Directive:
How does the data below read from its first line through the line containing "lid_corner_r = 14.0"? Print those lines exactly.

begin Material provided

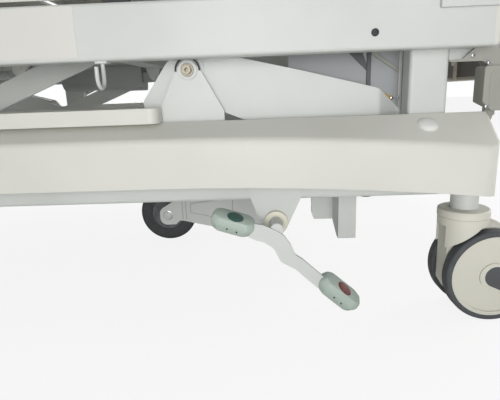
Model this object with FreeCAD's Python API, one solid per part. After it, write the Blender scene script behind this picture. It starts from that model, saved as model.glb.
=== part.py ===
import FreeCAD, Part
import math
import os

# Electric hospital bed at its real size, standing on its four casters with the lift lowered.
# +X is the head end, -Y the near side, +Z up. The origin is on the floor below the middle.

V = FreeCAD.Vector
os.makedirs("parts", exist_ok=True)

# Overall sizes
board_inner_x = 1045.0
board_thick = 28.0
bumper_reach = 12.0
bumper_r = 30.0
bumper_z = 500.0
bumper_h = 24.0
bumper_pin_r = 7.0
pole_x = 980.0
pole_bore_r = 10.0
deck_half_width = 425.0
rail_half_width = deck_half_width + 25.0
bumper_y = rail_half_width + 24.0

# Clearances
fit = 0.05
seat = 0.3

# Base frame and its casters
stem_head_x = 935.0
stem_foot_x = -715.0
base_tube_y = rail_half_width - 45.0
stem_y = base_tube_y + 23.0
stem_r = 21.0
stem_low_z = 180.0
spigot_r = 11.0
spigot_length = 46.0
base_tube_w = 60.0
base_tube_h = 60.0
base_tube_z = 203.0
tube_wall = 3.0
socket_wall = 6.0
base_cross_w = 50.0
hanger_x = 773.0
hanger_w = 34.0
hanger_y0 = 220.0
hanger_y1 = 300.0
hanger_low_z = 87.0
hanger_wall = 3.0
stop_w = 44.0
stop_thick = 8.0
stop_low_z = 107.0

# Twin wheel caster
caster_r = 75.0
caster_trail = 38.0
caster_width = 84.0
caster_wheel_w = 22.0
tyre_thick = 8.5
caster_top_r = 39.5
caster_axle_r = 6.0
caster_disc_dish = 3.0

# Moulded base cover
cover_y = base_tube_y + 73.0
cover_ridge_y = base_tube_y + 10.0
cover_low_z = 235.0
cover_edge_z = 308.0
cover_ridge_z = 330.0
cover_wall = 3.0
cover_droop_r = 4800.0
cover_flat = 330.0
cover_end_reach = 31.0
cover_inner_low_z = 268.0
cover_corner_r = 26.0
cover_edge_r = 12.0
cover_end_r = 8.0
end_cover_top_z = 272.0
end_cover_depth = 58.0

# Storage lids on the base cover
lid_x0 = 60.0
lid_x1 = 452.0
lid_notch_x = 395.0
lid_y0 = base_tube_y + 35.0
lid_notch_y = base_tube_y
lid_y1 = base_tube_y - 115.0
lid_height = 24.0
lid_corner_r = 14.0

# Lift linkage
lift_pivot_x = 498.0
lift_pivot_z = 410.0
lift_spacing = 889.0
lift_post_dx = 376.0
lift_post_dz = -120.0
bracket_y = base_tube_y - 1.0
bracket_thick = 8.0
arm_plate_y = bracket_y - 12.0
arm_plate_thick = 6.0
arm_inner_y = arm_plate_y - 26.0
arm_boss_r = 25.0
arm_bolt_r = 8.0
torque_tube_r = 24.0
lever_length = 110.0
lever_start = 236.0
lift_reach = 430.0
lever_plate_thick = 8.0
lever_gap = 15.0

# Upper frame
rail_x1 = 948.5
rail_x0 = -1005.0
foot_cross_inset = 60.0
rail_w = 40.0
rail_z = 425.0
rail_h = 80.0
post_w = 60.0
post_d = 40.0
post_low_z = 270.0
cross_z = 446.0
cross_h = 40.0
cross_w = 40.0
cap_thick = 8.5
brace_w = 38.0
brace_thick = 6.0
brace_angle = 24.0
hook_x = 376.0
hook_wire_r = 3.0

# Mattress deck
deck_z = 516.0
deck_thick = 30.0
deck_skin = 4.0
hinge_gap = 20.0
hinge_tube_r = 11.0
hinge_eye_r = 15.0
back_hinge_x = 150.0
back_end_x = 935.0
thigh_hinge_x = -90.0
calf_hinge_x = -440.0
calf_end_x = -995.0
deck_rest_inset = 60.0

# Actuators
actuator_body_r = 30.0
actuator_rod_r = 10.0
actuator_body_length = 250.0
motor_length = 110.0
motor_w = 62.0
lug_w = 26.0
lug_hole_r = 6.0
lever_pin_r = 5.0
pin_slack = 0.6
actuator_reach = 420.0
lift_swing = 68.0
back_swing = 70.0
knee_swing = 35.0
deck_actuator_y = 120.0
back_lever_start = 235.0
knee_lever_start = 287.5
knee_reach = 380.0

# Pedals and brake shaft
shaft_x = 631.0
shaft_z = 167.5
shaft_r = 10.5
bushing_r = 14.0
bushing_flange_r = 19.0
bushing_flange = 7.0
brake_plate_thick = 6.0
pedal_thick = 6.0
pedal_y0 = cover_y + 13.0
pad_length = 67.0
pad_width = 33.0
pad_thick = 21.0
pad_tilt = 8.0
pad_in = 5.0
cam_nose_r = 15.0

# Fifth wheel
fifth_x = 362.0
fifth_z = 75.0
fifth_r = 72.0
fifth_pivot_x = 690.0
fifth_pivot_z = 165.0
fifth_pin_r = 8.0
fifth_fork_y = 45.0
fifth_plate = 4.0
fifth_wheel_w = 56.0
fifth_tyre_thick = 30.0
fifth_bridge_z = 103.0
fifth_cam_slack = 1.2

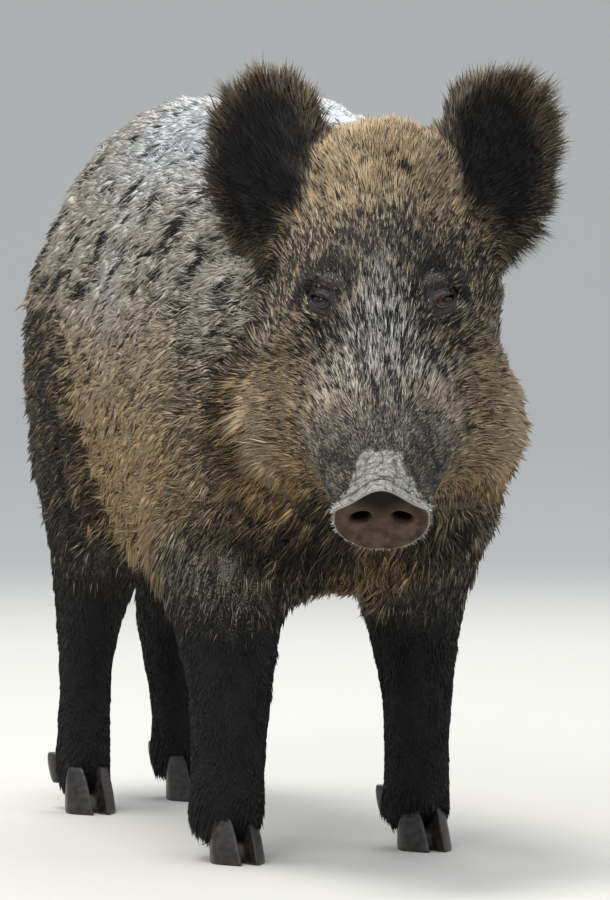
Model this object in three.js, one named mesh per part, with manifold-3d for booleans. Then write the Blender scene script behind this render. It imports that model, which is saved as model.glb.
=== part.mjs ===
// A wild boar standing on level ground, life size. Millimetres, +Z up; the trunk lies along Y with
// the head towards -Y, and the head is turned a little to the animal's right (-X) and hangs.
// Every surface is the outline of the winter coat, out to the tips of the hair.
import * as THREE from 'three';
import { mergeVertices } from 'three/addons/utils/BufferGeometryUtils.js';
import { ParametricGeometry } from 'three/addons/geometries/ParametricGeometry.js';
import Module from 'manifold-3d';

const wasm = await Module();
wasm.setup();

// ---------------------------------------------------------------- driving dimensions
const BACK_TOP = 792; // height of the back's bristles
const BELLY = 258; // height of the belly's fringe
const SHOULDER_HALF = 176; // half the width over the shoulders
const WAIST_HALF = 140; // half the width over the flanks
const HAUNCH_HALF = 126; // half the width over the thighs
const RUMP_END = 484; // how far back the rump reaches
const WRIST = 165; // height of the fore leg's wrist
const HOCK = 212; // height of the hind leg's hock
const CORONET = 43; // height of the cut between the leg's hair and the claws
const HEAD_AT = new THREE.Vector3(-11, -489, 575); // middle of the head between the eyes
const HEAD_YAW = -21.2; // degrees, turned to the animal's right
const HEAD_PITCH = 35; // degrees, the muzzle's axis below the level
const MUZZLE_END = 258; // from HEAD_AT along the axis to the back of the snout disc
const DISC = { halfWidth: 49, halfHeight: 37, thick: 12, rim: 2.5, below: 73, nostril: 21 };
const NOSTRIL = { halfWidth: 8.5, halfHeight: 6, above: 3, depth: 22 };
const EYE = { radius: 12, aside: 64, up: -6, sunk: 12 };
const EAR = { halfWidth: 63, halfHeight: 97, cup: 34, thick: 12, root: 44, aside: 117, back: 36, up: 138 };
const EAR_TURN = { forward: -4, outward: 9, lean: 10 }; // degrees
const CLAW = { long: 62, wide: 26, high: CORONET + 8, slope: 16 };
const DEWCLAW = { long: 24, wide: 17, high: 30, slope: 6 };
const FORE_FOOT_ASIDE = 115; // from the middle plane to the middle of each fore foot
const HIND_FOOT_ASIDE = 80;
const TURNED_OUT = 26; // degrees, the fore legs about the upright
const CUT = 0.3; // half the width of every thin cut between two parts
const CLEAR = 0.6; // gap left round a part that sits in another
const SLIVER = 0.08; // no edge is kept that matters less than this to the shape
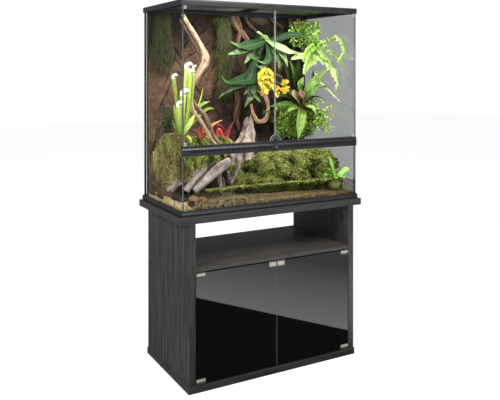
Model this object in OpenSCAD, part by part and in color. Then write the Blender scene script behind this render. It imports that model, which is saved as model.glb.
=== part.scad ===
// Planted glass terrarium on its matching cabinet.
// Millimetres. +X is the viewer's right, +Y the back, +Z up.
// The origin is the middle of the footprint, on the floor.

/* [Cabinet carcass] */
// Width over the two side panels
cab_w = 850; // [820:1:920]
// Depth of the side panels and the shelf, front to back
cab_d = 480; // [470:1:520]
// Height from the floor to the top of the top board
cab_h = 735; // [660:1:800]
// Thickness of the side, top and plinth boards
board_t = 30; // [25:1:34]
// How far the plinth and top stand in front of the side panels
board_proud = 3; // [1:0.5:6]
// How far the top board reaches past each side panel
top_over = 43; // [36:1:60]
// Rounding of the boards' long edges
edge_r = 1.5; // [0.5:0.25:3]
// Thickness of the shelf
shelf_t = 16; // [15:1:22]
// Height of the open bay between the shelf and the top board
bay_h = 187; // [150:1:220]
// Thickness of the back panel
back_t = 3; // [2.5:0.5:5]
// Distance from the rear edge of the sides to the back panel
back_inset = 10; // [7:1:20]
// Depth of the groove that holds the back panel
groove_d = 6; // [5:0.5:9]
// Diameter of a dowel
dowel_d = 8; // [6:1:10]
// Length of a dowel
dowel_l = 30; // [24:1:36]
// Diameter of a cam lock
cam_d = 15; // [12:1:18]
// Depth of a cam lock
cam_t = 12; // [9:1:14]

/* [Cabinet doors] */
// Thickness of the door glass
cdoor_t = 5; // [4:0.5:6]
// Gap between a door and its side panel
cdoor_side_gap = 2; // [1.8:0.1:4]
// Gap between the two doors
cdoor_seam = 2; // [1.5:0.5:4]
// Gap under the doors
cdoor_low_gap = 6; // [5:0.5:9]
// Gap over the doors
cdoor_top_gap = 5; // [4.5:0.5:8]
// Set back of the door glass from the front of the side panels
cdoor_inset = 1; // [0.5:0.5:3]
// Width of a corner clip
clip_w = 44; // [34:1:52]
// Height of a corner clip on the glass
clip_h = 20; // [16:1:30]
// Thickness of a clip's front plate
clip_t = 2; // [1.5:0.25:3]
// Thickness of a clip's back plate and web
clip_back_t = 2.5; // [2:0.25:3.5]
// Distance from the door's outer edge to its pivot
pivot_in = 11; // [9:0.5:12]
// Diameter of a pivot pin
pivot_d = 5; // [4:0.5:6]
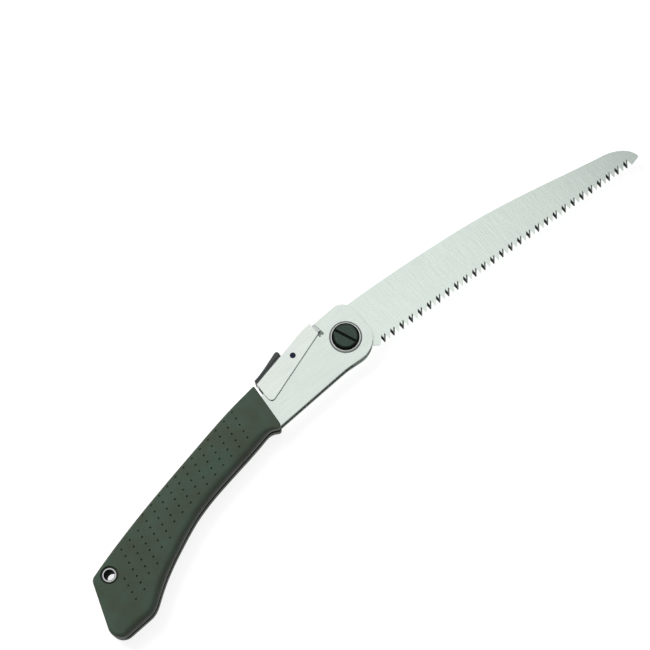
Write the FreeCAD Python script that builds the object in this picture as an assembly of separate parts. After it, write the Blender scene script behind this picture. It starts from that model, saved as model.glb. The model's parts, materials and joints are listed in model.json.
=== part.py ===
import FreeCAD, Part
import math
import os

# Folding pruning saw with a locking lever, lying open on its side. Millimetres, +Z up.
# Design axes: the pivot axis is Z at x = y = 0, +X runs towards the blade tip and +Y towards
# the spine side of the handle, and z = 0 is the middle of the blade. All pieces are then moved
# together so that the origin is the bottom centre of the whole open saw.

# Thicknesses across the saw
BLADE_T = 1.5
PLATE_GAP = 6.4
PLATE_T = 2.0
LEVER_T = 1.4
LEVER_PLAY = 0.3
GRIP_HALF_T = 9.2
CHANNEL_HALF = 2.3
WASHER_T = 0.8
HEAD_T = 2.9
BLADE_FACE_PLAY = 0.05

PLATE_IN = PLATE_GAP / 2
PLATE_OUT = PLATE_IN + PLATE_T
LEVER_IN = PLATE_OUT + LEVER_PLAY
LEVER_OUT = LEVER_IN + LEVER_T
WASHER_OUT = PLATE_OUT + WASHER_T

# Pivot group
SHANK_R = 5.0
SLEEVE_R = 7.0
PIVOT_FIT = 0.05
THRUST_R = 13.0
WASHER_R = 11.6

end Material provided

Answer to the exercise:
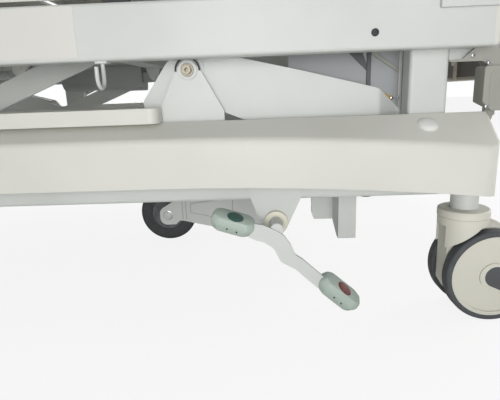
Model this object with FreeCAD's Python API, one solid per part. After it, write the Blender scene script behind this picture. It starts from that model, saved as model.glb.
=== part.py ===
import FreeCAD, Part
import math
import os

# Electric hospital bed at its real size, standing on its four casters with the lift lowered.
# +X is the head end, -Y the near side, +Z up. The origin is on the floor below the middle.

V = FreeCAD.Vector
os.makedirs("parts", exist_ok=True)

# Overall sizes
board_inner_x = 1045.0
board_thick = 28.0
bumper_reach = 12.0
bumper_r = 30.0
bumper_z = 500.0
bumper_h = 24.0
bumper_pin_r = 7.0
pole_x = 980.0
pole_bore_r = 10.0
deck_half_width = 425.0
rail_half_width = deck_half_width + 25.0
bumper_y = rail_half_width + 24.0

# Clearances
fit = 0.05
seat = 0.3

# Base frame and its casters
stem_head_x = 935.0
stem_foot_x = -715.0
base_tube_y = rail_half_width - 45.0
stem_y = base_tube_y + 23.0
stem_r = 21.0
stem_low_z = 180.0
spigot_r = 11.0
spigot_length = 46.0
base_tube_w = 60.0
base_tube_h = 60.0
base_tube_z = 203.0
tube_wall = 3.0
socket_wall = 6.0
base_cross_w = 50.0
hanger_x = 773.0
hanger_w = 34.0
hanger_y0 = 220.0
hanger_y1 = 300.0
hanger_low_z = 87.0
hanger_wall = 3.0
stop_w = 44.0
stop_thick = 8.0
stop_low_z = 107.0

# Twin wheel caster
caster_r = 75.0
caster_trail = 38.0
caster_width = 84.0
caster_wheel_w = 22.0
tyre_thick = 8.5
caster_top_r = 39.5
caster_axle_r = 6.0
caster_disc_dish = 3.0

# Moulded base cover
cover_y = base_tube_y + 73.0
cover_ridge_y = base_tube_y + 10.0
cover_low_z = 235.0
cover_edge_z = 308.0
cover_ridge_z = 330.0
cover_wall = 3.0
cover_droop_r = 4800.0
cover_flat = 330.0
cover_end_reach = 31.0
cover_inner_low_z = 268.0
cover_corner_r = 26.0
cover_edge_r = 12.0
cover_end_r = 8.0
end_cover_top_z = 272.0
end_cover_depth = 58.0

# Storage lids on the base cover
lid_x0 = 60.0
lid_x1 = 452.0
lid_notch_x = 395.0
lid_y0 = base_tube_y + 35.0
lid_notch_y = base_tube_y
lid_y1 = base_tube_y - 115.0
lid_height = 24.0
lid_corner_r = 14.0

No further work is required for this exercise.